Figure 3 presents an optimal mask for the last frame of the Yosemite sequence as well as the shifted mask. The corresponding reconstructions are also depicted. Fine details are lost with the reconstruction from the shifted mask. However, the overall structure of the scene remains preserved. We remark that the bright spots are due to our choice of the inpainting operator, see also [14].

Fig. 3.
figure 3

(a) and (d): Inpainting masks (5.5% density) with (b) and (e): magnified details and (c) and (f): corresponding reconstructions for frame 15 of the Yosemite sequence. Black pixels indicate mask pixels, grey regions are to be inpainted. Top: optimal mask, Bottom: shifted mask.

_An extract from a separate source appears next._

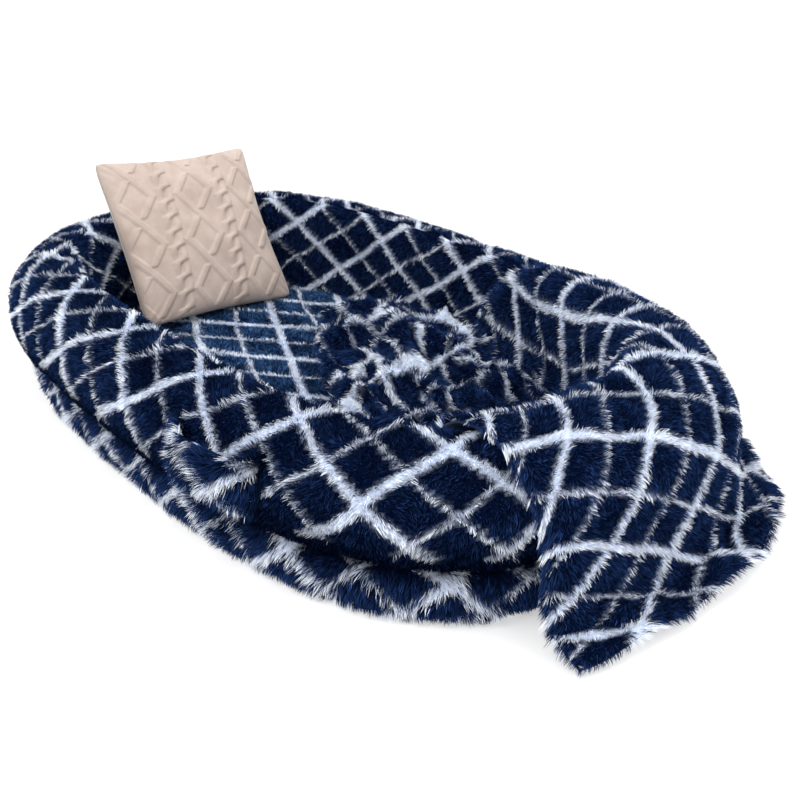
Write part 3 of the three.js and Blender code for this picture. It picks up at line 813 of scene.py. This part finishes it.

Finally, Tab. 2 contains further evaluations of the MSE as well as the SSIM for the image sequences from [1]. Both measures show a similar behaviour. Denser masks have higher a SSIM (resp. lower MSE), and the SSIM decreases (resp. MSE increases) with the number of considered frames. The error evolution is usually monotone. However, if occlusions occur, then important mask pixels may be badly positioned or even completely absent. In that case notable fluctuations in the error will occur. This is especially visible in the “Toy Vehicle” sequence where the maximal error is not the error in the last frame.

5 Summary and Conclusion

Our work shows that it is possible to replace the expensive frame-wise computation of optimal inpainting data with the simple computation of a displacement field. Since run times to compute the latter are almost negligible when compared to the former, we gain a significant increase in performance. Our experiments demonstrate that simple and fast optic flow methods are sufficient for the task at hand, yet one may spend higher attention to movement of object boundaries.

In addition, the loss in accuracy along the temporal axis can easily be predicted. We may decide automatically when it becomes necessary to recompute an optimal mask while traversing the individual frames. We conjecture that the presented insights are certainly helpful in the future development of PDE-based video compression techniques.